You can also perturb $z$ slightly to explore variations of data.
Smooth latent space = meaningful interpolations (e.g., morphing between two images).

image info

8. AE vs VAE Latent Spaces

📊 Comparison: Autoencoder vs VAE Latent Spaces

9. Disentanglement with β-VAE

β-VAE introduces a scaling factor $\beta > 1$ on the KL term:

\mathcal{L}_{\beta-VAE} = \mathbb{E}_{q_\phi(z|x)}[\log p_\theta(x|z)] - \beta D_{KL}(q_\phi(z|x) \| p(z))

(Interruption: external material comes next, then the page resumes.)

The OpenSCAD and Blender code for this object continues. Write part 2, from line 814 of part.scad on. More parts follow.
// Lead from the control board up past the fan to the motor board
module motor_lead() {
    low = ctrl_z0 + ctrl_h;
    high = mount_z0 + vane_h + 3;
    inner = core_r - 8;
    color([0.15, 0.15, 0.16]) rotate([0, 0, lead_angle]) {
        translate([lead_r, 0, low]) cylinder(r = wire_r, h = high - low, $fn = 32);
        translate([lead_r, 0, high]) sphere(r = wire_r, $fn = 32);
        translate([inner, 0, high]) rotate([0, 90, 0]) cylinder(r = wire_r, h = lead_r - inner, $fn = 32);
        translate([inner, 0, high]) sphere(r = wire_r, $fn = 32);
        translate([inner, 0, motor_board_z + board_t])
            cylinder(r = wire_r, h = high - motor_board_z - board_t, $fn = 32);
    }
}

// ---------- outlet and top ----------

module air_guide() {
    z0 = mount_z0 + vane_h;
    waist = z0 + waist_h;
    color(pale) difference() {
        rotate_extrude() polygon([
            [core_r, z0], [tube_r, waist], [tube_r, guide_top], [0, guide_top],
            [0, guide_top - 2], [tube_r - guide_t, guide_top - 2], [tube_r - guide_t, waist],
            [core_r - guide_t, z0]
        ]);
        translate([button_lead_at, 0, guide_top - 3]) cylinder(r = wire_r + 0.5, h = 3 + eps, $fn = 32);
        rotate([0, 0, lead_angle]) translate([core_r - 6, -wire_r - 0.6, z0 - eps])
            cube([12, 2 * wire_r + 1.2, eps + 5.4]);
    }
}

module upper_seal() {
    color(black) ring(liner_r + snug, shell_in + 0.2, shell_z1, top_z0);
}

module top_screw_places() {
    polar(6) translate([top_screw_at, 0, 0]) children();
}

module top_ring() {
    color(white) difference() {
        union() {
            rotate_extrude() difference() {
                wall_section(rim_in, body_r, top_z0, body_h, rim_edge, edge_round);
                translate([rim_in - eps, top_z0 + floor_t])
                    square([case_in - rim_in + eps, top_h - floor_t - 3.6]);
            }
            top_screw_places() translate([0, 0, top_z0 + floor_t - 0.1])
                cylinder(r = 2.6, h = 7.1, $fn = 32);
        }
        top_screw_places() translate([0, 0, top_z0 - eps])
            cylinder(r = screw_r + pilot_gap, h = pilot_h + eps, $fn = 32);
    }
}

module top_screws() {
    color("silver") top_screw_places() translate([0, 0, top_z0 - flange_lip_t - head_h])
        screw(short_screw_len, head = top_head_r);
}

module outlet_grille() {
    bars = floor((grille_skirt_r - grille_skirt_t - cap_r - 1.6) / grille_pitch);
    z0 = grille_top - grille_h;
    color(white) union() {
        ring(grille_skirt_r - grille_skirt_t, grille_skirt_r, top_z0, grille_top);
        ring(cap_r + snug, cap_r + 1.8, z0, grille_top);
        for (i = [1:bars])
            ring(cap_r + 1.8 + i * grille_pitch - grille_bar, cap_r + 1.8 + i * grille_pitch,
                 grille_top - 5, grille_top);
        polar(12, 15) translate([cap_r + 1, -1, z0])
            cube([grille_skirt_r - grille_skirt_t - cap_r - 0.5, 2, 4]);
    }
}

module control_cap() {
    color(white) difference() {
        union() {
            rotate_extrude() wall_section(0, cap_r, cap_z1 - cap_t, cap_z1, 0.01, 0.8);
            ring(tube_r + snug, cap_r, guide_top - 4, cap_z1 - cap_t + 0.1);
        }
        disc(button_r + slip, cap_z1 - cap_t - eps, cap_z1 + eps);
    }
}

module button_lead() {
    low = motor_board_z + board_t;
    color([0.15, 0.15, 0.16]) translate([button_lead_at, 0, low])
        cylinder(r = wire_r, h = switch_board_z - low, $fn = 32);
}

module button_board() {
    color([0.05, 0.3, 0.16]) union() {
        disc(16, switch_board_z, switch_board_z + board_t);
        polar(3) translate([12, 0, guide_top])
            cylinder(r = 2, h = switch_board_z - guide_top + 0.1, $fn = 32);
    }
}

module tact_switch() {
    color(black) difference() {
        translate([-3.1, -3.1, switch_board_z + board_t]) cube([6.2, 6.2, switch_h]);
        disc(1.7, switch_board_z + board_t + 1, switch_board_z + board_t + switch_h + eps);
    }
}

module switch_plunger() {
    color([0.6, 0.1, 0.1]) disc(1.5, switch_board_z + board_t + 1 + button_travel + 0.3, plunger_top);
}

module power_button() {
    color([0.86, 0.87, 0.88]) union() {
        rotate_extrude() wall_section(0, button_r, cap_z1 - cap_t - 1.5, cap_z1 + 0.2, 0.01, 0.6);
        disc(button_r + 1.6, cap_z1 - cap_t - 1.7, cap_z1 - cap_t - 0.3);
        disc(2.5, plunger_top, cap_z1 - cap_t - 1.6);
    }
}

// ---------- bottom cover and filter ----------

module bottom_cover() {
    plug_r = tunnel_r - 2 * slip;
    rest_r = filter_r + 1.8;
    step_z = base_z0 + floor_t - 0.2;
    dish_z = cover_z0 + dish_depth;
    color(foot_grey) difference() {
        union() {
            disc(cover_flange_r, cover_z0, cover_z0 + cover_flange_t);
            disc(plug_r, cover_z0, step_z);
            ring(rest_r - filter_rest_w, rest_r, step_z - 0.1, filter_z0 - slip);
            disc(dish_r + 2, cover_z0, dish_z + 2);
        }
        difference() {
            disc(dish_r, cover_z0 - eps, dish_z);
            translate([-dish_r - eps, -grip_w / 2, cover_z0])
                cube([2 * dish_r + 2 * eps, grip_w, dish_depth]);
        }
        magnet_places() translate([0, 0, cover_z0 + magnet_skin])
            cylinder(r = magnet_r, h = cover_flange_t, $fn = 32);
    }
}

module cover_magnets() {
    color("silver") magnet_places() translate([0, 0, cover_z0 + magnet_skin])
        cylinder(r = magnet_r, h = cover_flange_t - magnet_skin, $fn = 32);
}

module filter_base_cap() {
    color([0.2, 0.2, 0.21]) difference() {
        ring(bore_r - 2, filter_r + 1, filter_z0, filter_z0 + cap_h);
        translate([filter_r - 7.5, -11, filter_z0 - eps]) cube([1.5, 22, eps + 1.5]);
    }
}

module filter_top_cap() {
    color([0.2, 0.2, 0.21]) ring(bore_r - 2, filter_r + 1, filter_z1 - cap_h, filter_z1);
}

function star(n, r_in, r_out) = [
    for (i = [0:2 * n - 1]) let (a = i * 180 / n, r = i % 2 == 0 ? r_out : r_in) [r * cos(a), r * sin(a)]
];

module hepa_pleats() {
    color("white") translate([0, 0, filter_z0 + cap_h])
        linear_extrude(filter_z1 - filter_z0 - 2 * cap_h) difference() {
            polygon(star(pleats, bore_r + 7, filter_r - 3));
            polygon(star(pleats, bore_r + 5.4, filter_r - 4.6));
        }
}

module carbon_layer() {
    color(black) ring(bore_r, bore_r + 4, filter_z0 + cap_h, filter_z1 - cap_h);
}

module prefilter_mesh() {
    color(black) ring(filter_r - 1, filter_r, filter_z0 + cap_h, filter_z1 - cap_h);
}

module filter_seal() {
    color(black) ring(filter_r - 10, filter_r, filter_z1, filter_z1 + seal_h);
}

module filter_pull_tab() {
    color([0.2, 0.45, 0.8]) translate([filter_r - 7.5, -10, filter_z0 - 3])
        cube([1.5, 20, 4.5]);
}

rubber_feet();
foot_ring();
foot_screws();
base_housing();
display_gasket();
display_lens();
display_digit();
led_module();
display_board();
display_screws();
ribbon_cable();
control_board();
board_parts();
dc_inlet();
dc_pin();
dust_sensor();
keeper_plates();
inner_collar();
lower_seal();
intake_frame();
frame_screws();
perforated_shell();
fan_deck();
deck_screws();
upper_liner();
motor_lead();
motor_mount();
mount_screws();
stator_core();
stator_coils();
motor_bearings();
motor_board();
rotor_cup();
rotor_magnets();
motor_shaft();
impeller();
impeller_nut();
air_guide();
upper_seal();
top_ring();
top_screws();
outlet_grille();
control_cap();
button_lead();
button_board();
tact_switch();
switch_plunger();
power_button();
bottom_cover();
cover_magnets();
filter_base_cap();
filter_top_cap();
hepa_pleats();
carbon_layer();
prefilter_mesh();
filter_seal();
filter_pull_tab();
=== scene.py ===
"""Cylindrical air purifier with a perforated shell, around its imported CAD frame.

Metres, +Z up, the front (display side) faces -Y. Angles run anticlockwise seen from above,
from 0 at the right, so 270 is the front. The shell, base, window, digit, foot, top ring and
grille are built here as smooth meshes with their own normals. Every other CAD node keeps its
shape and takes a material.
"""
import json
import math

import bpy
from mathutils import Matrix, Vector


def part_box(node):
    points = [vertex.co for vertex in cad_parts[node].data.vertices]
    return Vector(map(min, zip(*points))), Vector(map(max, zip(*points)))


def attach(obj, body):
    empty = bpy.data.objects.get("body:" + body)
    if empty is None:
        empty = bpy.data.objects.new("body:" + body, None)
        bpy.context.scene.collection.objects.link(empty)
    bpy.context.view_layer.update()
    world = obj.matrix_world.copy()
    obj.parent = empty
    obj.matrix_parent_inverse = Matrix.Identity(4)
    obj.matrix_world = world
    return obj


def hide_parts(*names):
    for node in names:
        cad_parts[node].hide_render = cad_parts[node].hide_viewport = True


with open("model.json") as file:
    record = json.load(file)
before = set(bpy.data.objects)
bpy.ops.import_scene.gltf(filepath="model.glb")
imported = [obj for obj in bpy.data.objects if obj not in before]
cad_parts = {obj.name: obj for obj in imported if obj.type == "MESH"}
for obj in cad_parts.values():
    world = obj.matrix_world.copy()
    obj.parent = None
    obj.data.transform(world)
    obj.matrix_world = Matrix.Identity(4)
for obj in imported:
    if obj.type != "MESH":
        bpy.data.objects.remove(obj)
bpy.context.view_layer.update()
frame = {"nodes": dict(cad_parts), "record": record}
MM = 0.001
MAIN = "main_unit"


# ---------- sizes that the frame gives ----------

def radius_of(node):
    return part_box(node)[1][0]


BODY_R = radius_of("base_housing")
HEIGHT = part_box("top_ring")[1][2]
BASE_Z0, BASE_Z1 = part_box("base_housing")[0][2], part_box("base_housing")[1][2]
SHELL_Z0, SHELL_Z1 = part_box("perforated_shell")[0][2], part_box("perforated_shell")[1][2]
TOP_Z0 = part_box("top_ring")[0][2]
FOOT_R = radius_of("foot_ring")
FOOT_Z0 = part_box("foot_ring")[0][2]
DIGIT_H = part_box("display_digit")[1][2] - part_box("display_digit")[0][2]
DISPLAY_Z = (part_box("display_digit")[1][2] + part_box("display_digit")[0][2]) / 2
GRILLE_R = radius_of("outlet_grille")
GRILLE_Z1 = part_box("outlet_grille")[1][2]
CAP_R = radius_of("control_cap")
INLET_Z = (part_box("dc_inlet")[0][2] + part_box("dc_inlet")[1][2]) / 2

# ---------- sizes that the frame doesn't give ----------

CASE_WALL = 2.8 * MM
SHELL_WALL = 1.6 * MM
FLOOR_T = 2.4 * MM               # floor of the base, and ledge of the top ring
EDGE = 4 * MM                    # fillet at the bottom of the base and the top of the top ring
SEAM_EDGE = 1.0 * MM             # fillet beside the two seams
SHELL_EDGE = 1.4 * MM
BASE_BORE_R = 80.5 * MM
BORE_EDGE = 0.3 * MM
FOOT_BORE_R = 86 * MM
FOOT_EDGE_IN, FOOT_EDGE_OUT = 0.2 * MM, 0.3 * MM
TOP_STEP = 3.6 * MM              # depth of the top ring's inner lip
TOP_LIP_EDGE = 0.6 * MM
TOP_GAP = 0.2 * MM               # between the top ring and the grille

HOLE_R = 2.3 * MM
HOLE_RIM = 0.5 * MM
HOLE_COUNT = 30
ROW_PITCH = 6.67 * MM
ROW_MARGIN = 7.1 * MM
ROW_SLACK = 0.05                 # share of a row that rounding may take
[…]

Effect: stronger regularization → encourages disentangled features (separate factors of variation).

image info

10. Python Example: Simple VAE in PyTorch

import torch
import torch.nn as nn
import torch.nn.functional as F

class VAE(nn.Module):
    def __init__(self, input_dim=784, hidden_dim=400, latent_dim=20):
        super().__init__()
        # Encoder
        self.fc1 = nn.Linear(input_dim, hidden_dim)
        self.fc_mu = nn.Linear(hidden_dim, latent_dim)
        self.fc_logvar = nn.Linear(hidden_dim, latent_dim)
        # Decoder
        self.fc2 = nn.Linear(latent_dim, hidden_dim)
        self.fc3 = nn.Linear(hidden_dim, input_dim)

    def encode(self, x):
        h = F.relu(self.fc1(x))
        return self.fc_mu(h), self.fc_logvar(h)

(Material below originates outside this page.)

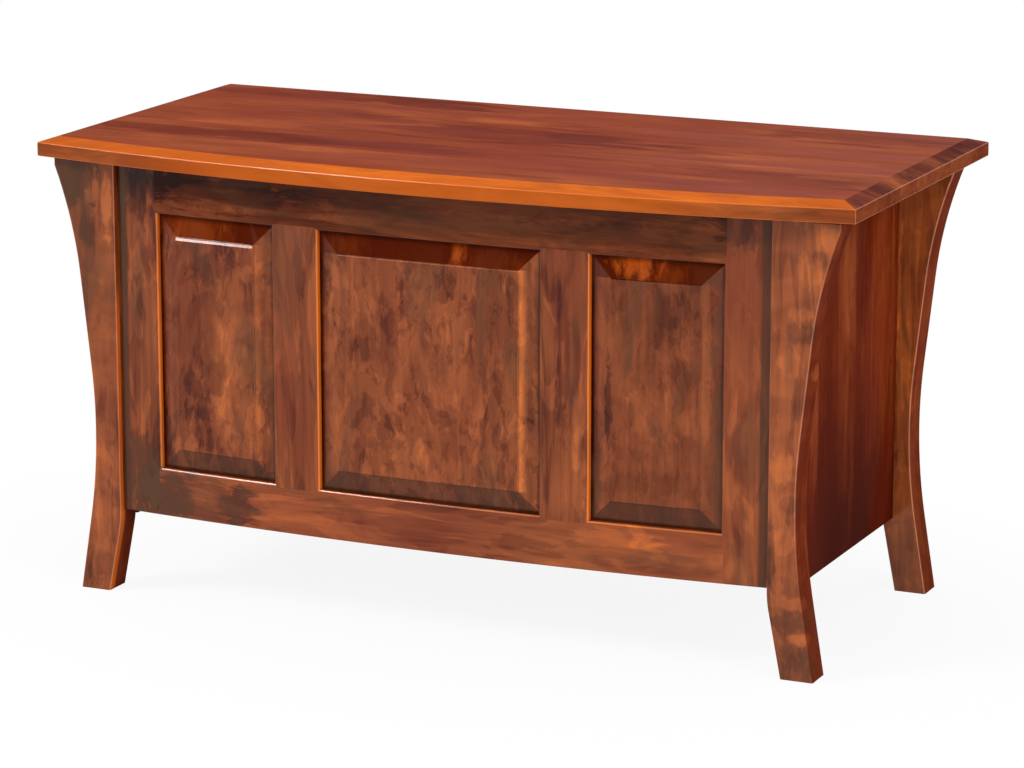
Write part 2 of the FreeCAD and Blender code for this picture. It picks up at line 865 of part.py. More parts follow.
def hinge_leaf(x, upward, own):
    """One hinge leaf: a plate with the knuckles that it owns, rolled round the pin."""
    x0 = x - hinge_length / 2
    pitch = hinge_length / hinge_knuckles
    gap = hinge_leaf_gap
    if upward:
        z0 = hinge_z + gap
    else:
        z0 = hinge_z - gap - hinge_leaf_thickness
    z1 = z0 + hinge_leaf_thickness
    y0 = hinge_y - hinge_barrel_radius - hinge_leaf_width
    clear = hinge_barrel_radius + hinge_clearance
    leaf = block(x0, x0 + hinge_length, y0, hinge_y - clear, z0, z1)
    for k in own:
        a = x0 + k * pitch + (hinge_knuckle_gap / 2 if k > 0 else 0)
        b = x0 + (k + 1) * pitch - (hinge_knuckle_gap / 2 if k < hinge_knuckles - 1 else 0)
        tongue = block(a, b, hinge_y - clear - cut_overshoot, hinge_y, z0, z1)
        roll = Part.makeCylinder(hinge_barrel_radius, b - a, vec(a, hinge_y, hinge_z), vec(1, 0, 0))
        leaf = leaf.fuse([tongue, roll])
    radius = hinge_pin_radius + hinge_pin_slack
    start = vec(x0 - cut_overshoot, hinge_y, hinge_z)
    bore = Part.makeCylinder(radius, hinge_length + 2 * cut_overshoot, start, vec(1, 0, 0))
    return leaf.cut(bore).removeSplitter()


def hinge_pin(x):
    """The pin, with a small turned head against the outer knuckle at each end."""
    start = vec(x - hinge_length / 2, hinge_y, hinge_z)
    end = vec(x + hinge_length / 2, hinge_y, hinge_z)
    pin = Part.makeCylinder(hinge_pin_radius, hinge_length, start, vec(1, 0, 0))
    left = Part.makeCone(hinge_pin_head, hinge_pin_tip, hinge_pin_head_length, start, vec(-1, 0, 0))
    right = Part.makeCone(hinge_pin_head, hinge_pin_tip, hinge_pin_head_length, end, vec(1, 0, 0))
    return pin.fuse([left, right])


def make_hinges():
    case_knuckles = range(0, hinge_knuckles, 2)
    lid_knuckles = range(1, hinge_knuckles, 2)
    case_holes = case_hinge_screws(screw_hole)
    lid_holes = lid_hinge_screws(screw_hole)
    for i, x in enumerate(hinge_places()):
        case_leaf = hinge_leaf(x, False, case_knuckles)
        lid_leaf = hinge_leaf(x, True, lid_knuckles)
        write("hinge_%d_case_leaf" % (i + 1), cut_all(case_leaf, holes_near(case_leaf, case_holes)))
        write("hinge_%d_lid_leaf" % (i + 1), cut_all(lid_leaf, holes_near(lid_leaf, lid_holes)))
        write("hinge_%d_pin" % (i + 1), hinge_pin(x))
    write("hinge_case_screws", *case_hinge_screws(screw))
    write("hinge_lid_screws", *lid_hinge_screws(screw))


# ---------------------------------------------------------------- lid stays

# The arm turns on a rivet under the lid, and its slot slides over a pin on the case's side. The
# rivet and the pin are the same distance from the hinge line, so the arm turns half as far as the lid.
pivot_angle = math.asin((stay_pivot_drop + lid_gap / 2) / stay_reach)
stay_pivot = (hinge_y - stay_reach * math.cos(pivot_angle), hinge_z - stay_reach * math.sin(pivot_angle))
pin_angle = math.radians(stay_pin_angle)
stay_pin = (hinge_y - stay_reach * math.cos(pin_angle), hinge_z - stay_reach * math.sin(pin_angle))
stay_arm_outer = side_inner - stay_plate_thickness - stay_arm_clearance
stay_arm_inner = stay_arm_outer - stay_arm_thickness
stay_ear_outer = stay_arm_inner - stay_ear_clearance
stay_bracket_middle = stay_ear_outer - stay_bracket_width / 2


def stay_distance(lid_angle):
    """How far the pin is from the rivet when the lid is open by that angle."""
    return 2 * stay_reach * math.sin((pin_angle - pivot_angle + math.radians(lid_angle)) / 2)


def stadium(x0, x1, near_end, far_end, half_width, start, toward):
    """A flat bar with round ends between two distances along a line in the plane of X."""
    run = vec(0, toward[0] - start[0], toward[1] - start[1])
    run.normalize()
    across = run.cross(vec(1, 0, 0))
    origin = vec(x0, start[0], start[1])
    a = origin + run * near_end
    b = origin + run * far_end
    edges = [
        Part.makeLine(a + across * half_width, b + across * half_width),
        Part.Arc(b + across * half_width, b + run * half_width, b - across * half_width).toShape(),
        Part.makeLine(b - across * half_width, a - across * half_width),
        Part.Arc(a - across * half_width, a - run * half_width, a + across * half_width).toShape(),
    ]
    return Part.Face(Part.Wire(edges)).extrude(vec(x1 - x0, 0, 0))


def stay_arm():
    """The right-hand arm, at rest."""
    near_pin = stay_distance(0)
    far_pin = stay_distance(lid_travel)
    slot = stay_pin_radius + stay_slot_slack
    bore = stay_rivet_radius + stay_rivet_slack
    x0 = stay_arm_inner - cut_overshoot
    x1 = stay_arm_outer + cut_overshoot
    bar = stadium(stay_arm_inner, stay_arm_outer, 0, far_pin, stay_arm_width / 2, stay_pivot, stay_pin)
    way = stadium(x0, x1, near_pin, far_pin, slot, stay_pivot, stay_pin)
    hole = Part.makeCylinder(bore, x1 - x0, vec(x0, *stay_pivot), vec(1, 0, 0))
    return bar.cut([way, hole])


def stay_bracket():
    """The right-hand bracket under the lid: a plate with a hanging ear."""
    y, z = stay_pivot
    half = stay_bracket_length / 2
    ear = stay_arm_width / 2
    x0 = stay_ear_outer - stay_bracket_width
    x1 = stay_ear_outer - stay_ear_thickness
    axis = vec(1, 0, 0)
    bore = stay_rivet_radius + stay_rivet_slack
    through = stay_ear_thickness + 2 * cut_overshoot
    plate = block(x0, stay_ear_outer, y - half, y + half, lid_underside - stay_plate_thickness, lid_underside)
    tab = block(x1, stay_ear_outer, y - ear, y + ear, z, lid_underside)
    round_end = Part.makeCylinder(ear, stay_ear_thickness, vec(x1, y, z), axis)
    hole = Part.makeCylinder(bore, through, vec(x1 - cut_overshoot, y, z), axis)
    bracket = plate.fuse([tab, round_end]).removeSplitter().cut(hole)
    return cut_all(bracket, holes_near(bracket, stay_lid_screws(screw_hole)))


def stay_rivet():
    """The rivet that the right-hand arm turns on."""
    y, z = stay_pivot
    axis = vec(1, 0, 0)
    low = stay_ear_outer - stay_ear_thickness
    high = stay_arm_outer + stay_foot_gap
    shank = Part.makeCylinder(stay_rivet_radius, high - low, vec(low, y, z), axis)
    head = Part.makeCone(stay_rivet_head, stay_rivet_crown, stay_rivet_head_length, vec(low, y, z), -axis)
    foot = Part.makeCylinder(stay_rivet_foot, stay_rivet_foot_length, vec(high, y, z), axis)
    return shank.fuse([head, foot])


def stay_plate():
    """The right-hand plate on the case's side, with the pin riveted into it."""
    y, z = stay_pin
    half_length = stay_plate_length / 2
    half_width = stay_plate_width / 2
    low = side_inner - stay_plate_thickness
    plate = block(low, side_inner, y - half_length, y + half_length, z - half_width, z + half_width)
    plate = rounded(plate, stay_plate_corner, lambda e: e.BoundBox.XLength > short_edge)
    tip = stay_arm_inner - stay_knob_clearance - stay_knob_bore_depth
    pin = Part.makeCylinder(stay_pin_radius, low - tip, vec(tip, y, z), vec(1, 0, 0))
    whole = plate.fuse(pin)
    return cut_all(whole, holes_near(whole, stay_case_screws(screw_hole)))


def stay_knob():
    """The knurled nut that keeps the right-hand arm on its pin."""
    y, z = stay_pin
    face = vec(stay_arm_inner - stay_knob_clearance, y, z)
    body = Part.makeCylinder(stay_knob_radius, stay_knob_length, face, vec(-1, 0, 0))
    body = rounded(body, stay_knob_arris, lambda e: e.BoundBox.XLength < same_place)
    bore = stay_pin_radius + stay_knob_slack
    return body.cut(Part.makeCylinder(bore, stay_knob_bore_depth, face, vec(-1, 0, 0)))


def stay_case_screws(maker):
    made = []
    y, z = stay_pin
    reach = stay_plate_length / 2 - stay_screw_margin
    face = side_inner - stay_plate_thickness + screw_head_sink
    for side in (-1, 1):
        for offset in (-reach, reach):
            made.append(maker(vec(side * face, y + offset, z), vec(side, 0, 0), stay_screw_length))
    return made


def make_stays():
    pieces = {
        "stay_arm": stay_arm(),
        "stay_bracket": stay_bracket(),
        "stay_rivet": stay_rivet(),
        "stay_plate": stay_plate(),
        "stay_knob": stay_knob(),
    }
    for name, shape in pieces.items():
        write(name + "_right", shape)
        write(name + "_left", mirrored(shape))
    write("stay_lid_screws", *stay_lid_screws(screw))
    write("stay_case_screws", *stay_case_screws(screw))


os.makedirs("parts", exist_ok=True)
make_legs()
make_dowels()
make_front()
make_case()
make_ledgers()
make_hinges()
make_stays()
make_lid()
print("hinge line", round(hinge_y, 3), round(hinge_z, 3))
print("stay rivet", round(stay_pivot[0], 3), round(stay_pivot[1], 3), "in x", round(stay_arm_inner, 3))
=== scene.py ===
"""Dresses the blanket chest: stained cherry in a satin varnish, brass and steel fittings, a pale studio."""

import math

import bmesh
import bpy
from mathutils import Matrix, Vector


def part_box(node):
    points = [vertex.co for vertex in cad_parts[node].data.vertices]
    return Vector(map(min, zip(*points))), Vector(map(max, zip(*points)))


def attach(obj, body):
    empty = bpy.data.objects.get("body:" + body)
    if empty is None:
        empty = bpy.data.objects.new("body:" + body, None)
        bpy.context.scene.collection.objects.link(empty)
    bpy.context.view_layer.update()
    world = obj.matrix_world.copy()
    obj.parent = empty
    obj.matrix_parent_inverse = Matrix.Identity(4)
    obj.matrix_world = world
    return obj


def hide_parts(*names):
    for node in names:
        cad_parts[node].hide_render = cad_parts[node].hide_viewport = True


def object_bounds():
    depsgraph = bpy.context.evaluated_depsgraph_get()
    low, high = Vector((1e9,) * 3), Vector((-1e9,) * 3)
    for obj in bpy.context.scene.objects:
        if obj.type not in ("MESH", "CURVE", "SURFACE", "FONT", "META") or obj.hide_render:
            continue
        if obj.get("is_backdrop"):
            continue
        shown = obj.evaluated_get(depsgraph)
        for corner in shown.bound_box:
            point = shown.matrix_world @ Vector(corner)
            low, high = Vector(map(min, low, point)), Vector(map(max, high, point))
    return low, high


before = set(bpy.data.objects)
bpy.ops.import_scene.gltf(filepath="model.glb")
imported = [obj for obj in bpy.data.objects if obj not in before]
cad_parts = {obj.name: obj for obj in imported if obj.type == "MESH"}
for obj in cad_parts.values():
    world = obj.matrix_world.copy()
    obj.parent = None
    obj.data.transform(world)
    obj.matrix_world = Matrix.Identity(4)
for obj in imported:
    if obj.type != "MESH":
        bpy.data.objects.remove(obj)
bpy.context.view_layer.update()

# ---------------------------------------------------------------- legs
# Four legs, each sawn to its curve from one thick board of cherry, sanded and stained like the rest.
# Their curl figure runs across the grain, and the arrises that face the light get a painted orange
# highlight.

ALONG_X = "x"
ALONG_Y = "y"
ALONG_Z = "z"


def paint(red, green, blue):
    """A colour from a paint chart's 0 to 255, as light."""
    return tuple(pow((c / 255 + 0.055) / 1.055, 2.4) for c in (red, green, blue)) + (1.0,)


class Wire:
    """A socket of a finish. Sums on it add Math nodes, and node() adds any other node."""

    def __init__(self, tree, socket=None):
        self.tree = tree
        self.socket = socket

    def node(self, kind, settings, sockets, out=0):
        made = self.tree.nodes.new("ShaderNode" + kind)
        for name, value in settings.items():
            if name == "stops":
                ramp = made.color_ramp
                while len(ramp.elements) < len(value):
                    ramp.elements.new(0.5)
                for element, (place, colour) in zip(ramp.elements, value):
                    element.position = place
                    element.color = colour
            else:
                setattr(made, name, value)
        for name, value in sockets.items():
            if isinstance(value, Wire):
                self.tree.links.new(value.socket, made.inputs[name])
            else:
                made.inputs[name].default_value = value
        return Wire(self.tree, made.outputs[out])

    def math(self, operation, *values):
        return self.node("Math", {"operation": operation}, dict(enumerate(values)))

    def vector(self, operation, *values, out=0):
        return self.node("VectorMath", {"operation": operation}, dict(enumerate(values)), out)

    def __add__(self, other):
        return self.math("ADD", self, other)

    def __sub__(self, other):
        return self.math("SUBTRACT", self, other)

    def __rsub__(self, other):
        return self.math("SUBTRACT", other, self)

    def __mul__(self, other):
        return self.math("MULTIPLY", self, other)

    __radd__ = __add__
    __rmul__ = __mul__

    def size(self):
        return self.math("ABSOLUTE", self)

    def larger(self, other):
        return self.math("MAXIMUM", self, other)

    def rise(self, low, high):
        """A soft step from 0 at low to 1 at high."""
        return self.node("MapRange", {"interpolation_type": "SMOOTHSTEP"}, {0: self, 1: low, 2: high})

    def ramp(self, stops):
        return self.node("ValToRGB", {"stops": stops}, {0: self})

    def tint(self, colour, share):
        """This colour with another laid over it."""
        return self.node("Mix", {"data_type": "RGBA"}, {0: share, 6: self, 7: colour}, 2)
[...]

    def reparameterize(self, mu, logvar):
        std = torch.exp(0.5 * logvar)
        eps = torch.randn_like(std)
        return mu + eps * std

    def decode(self, z):
        h = F.relu(self.fc2(z))
        return torch.sigmoid(self.fc3(h))

    def forward(self, x):
        mu, logvar = self.encode(x)
        z = self.reparameterize(mu, logvar)
        return self.decode(z), mu, logvar

# Loss function
def vae_loss(recon_x, x, mu, logvar):
    recon_loss = F.binary_cross_entropy(recon_x, x, reduction='sum')
    kl = -0.5 * torch.sum(1 + logvar - mu.pow(2) - logvar.exp())
    return recon_loss + kl

11. Summary

Plain autoencoders fail at sampling because latent space is unstructured.
VAEs introduce probabilistic latent variables with a Gaussian prior.
The KL divergence aligns the latent posterior with the prior.
The reparameterization trick enables differentiable sampling.
Extensions like β-VAE improve disentanglement of latent features.